GŁAŻEWSKI: NIE LUBIĘ TAKICH JAK BARNEY
Paweł Głażewski (16-0, 4 KO) wygrał jednogłośnie na punkty z Matthew Barneyem (26-8-1, 6 KO) podczas gali Wojak Boxing Night, która odbyła się w hotelu Hilton w Warszawie. Po walce popularny "Głaz" przyznał, że jego zdaniem sędziowie powinni punktować jeszcze bardziej na jego korzyść.
- Być może punktacja pokazała, że była to ciężka walka, ale ja tak nie uważam. Szczerze mówiąc, to byłem nią zdziwiony, uważałem iż powinna być zdecydowanie wyższa na moją korzyść - powiedział po walce Paweł Głażewski.

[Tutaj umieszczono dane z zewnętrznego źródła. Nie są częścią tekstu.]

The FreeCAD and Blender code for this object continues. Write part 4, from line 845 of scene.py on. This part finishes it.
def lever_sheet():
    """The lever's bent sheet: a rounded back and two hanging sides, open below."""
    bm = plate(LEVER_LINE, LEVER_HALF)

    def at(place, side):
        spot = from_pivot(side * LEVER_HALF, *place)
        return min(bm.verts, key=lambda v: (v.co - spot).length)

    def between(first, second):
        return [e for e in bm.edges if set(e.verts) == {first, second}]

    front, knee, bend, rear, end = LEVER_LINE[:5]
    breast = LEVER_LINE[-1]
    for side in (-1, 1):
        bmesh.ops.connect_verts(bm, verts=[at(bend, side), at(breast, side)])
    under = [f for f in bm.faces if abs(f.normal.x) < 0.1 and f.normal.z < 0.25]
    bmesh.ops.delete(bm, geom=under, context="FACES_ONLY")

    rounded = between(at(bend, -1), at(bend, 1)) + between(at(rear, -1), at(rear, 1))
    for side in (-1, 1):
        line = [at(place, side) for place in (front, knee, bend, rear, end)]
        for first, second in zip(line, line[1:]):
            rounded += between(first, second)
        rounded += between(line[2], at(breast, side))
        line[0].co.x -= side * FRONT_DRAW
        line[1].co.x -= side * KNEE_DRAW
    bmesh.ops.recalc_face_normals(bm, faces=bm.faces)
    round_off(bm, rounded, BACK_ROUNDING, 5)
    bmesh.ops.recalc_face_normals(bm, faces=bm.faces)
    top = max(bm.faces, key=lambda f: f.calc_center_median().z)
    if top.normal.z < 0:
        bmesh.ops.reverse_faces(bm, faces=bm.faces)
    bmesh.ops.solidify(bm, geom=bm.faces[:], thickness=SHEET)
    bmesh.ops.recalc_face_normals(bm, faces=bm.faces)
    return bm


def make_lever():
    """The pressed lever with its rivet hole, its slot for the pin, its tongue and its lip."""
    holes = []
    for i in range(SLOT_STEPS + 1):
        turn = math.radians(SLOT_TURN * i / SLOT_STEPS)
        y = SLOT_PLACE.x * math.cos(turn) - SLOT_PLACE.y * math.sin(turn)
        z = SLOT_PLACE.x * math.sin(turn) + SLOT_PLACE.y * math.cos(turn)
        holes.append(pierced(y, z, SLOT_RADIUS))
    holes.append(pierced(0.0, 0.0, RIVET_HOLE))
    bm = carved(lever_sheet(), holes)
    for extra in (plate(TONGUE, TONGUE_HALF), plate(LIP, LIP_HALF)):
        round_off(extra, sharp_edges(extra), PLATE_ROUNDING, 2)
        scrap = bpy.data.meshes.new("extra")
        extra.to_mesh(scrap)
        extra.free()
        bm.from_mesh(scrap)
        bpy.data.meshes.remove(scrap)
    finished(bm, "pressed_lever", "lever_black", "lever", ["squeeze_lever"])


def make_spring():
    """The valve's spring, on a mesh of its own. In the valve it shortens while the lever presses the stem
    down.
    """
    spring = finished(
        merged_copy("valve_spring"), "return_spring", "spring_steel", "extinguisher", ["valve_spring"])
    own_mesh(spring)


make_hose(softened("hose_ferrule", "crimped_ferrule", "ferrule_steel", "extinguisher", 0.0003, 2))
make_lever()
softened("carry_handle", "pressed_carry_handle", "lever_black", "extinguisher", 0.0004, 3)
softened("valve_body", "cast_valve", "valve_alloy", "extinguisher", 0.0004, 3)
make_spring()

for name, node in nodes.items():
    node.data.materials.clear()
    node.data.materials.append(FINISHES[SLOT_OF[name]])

Popularny "Głaz" przyznał, że walka z Anglikiem nie była dla niego wielkim wyzwaniem, ale ceni sobie doświadczenie wyniesione z tego pojedynku. - On właściwie nic nie pokazał w ringu. Ciągle klinczował, przytrzymywał i faulował. Wiedziałem jednak, ze będzie to nieczysto walczący zawodnik i byłem na to przygotowany. Najważniejsze jest jednak kolejne doświadczenie i wygrana, o to chyba w tym wszystkim chodzi - podsumował polski bokser.
Miał jednak wiele zastrzeżeń do Barneya. - Sam z dużym szacunkiem podchodzę do rywali, nie lubię takich zawodników jak on - bezczelnych, którzy się krzywo patrzą na przeciwnika. Widać było, że pomylił dyscyplinę - powiedział "Głaz".
To kolejna wygrana na punkty polskiego pięściarza, który niezbyt lubi krótsze pojedynki. - Sześć rund? Nie lubię takich walk. Ja dopiero w czwartej, piątej rundzie tak naprawdę zaczynam się rozgrzewać i pokazywać pełnię swoich umiejętności - dodał Głażewski.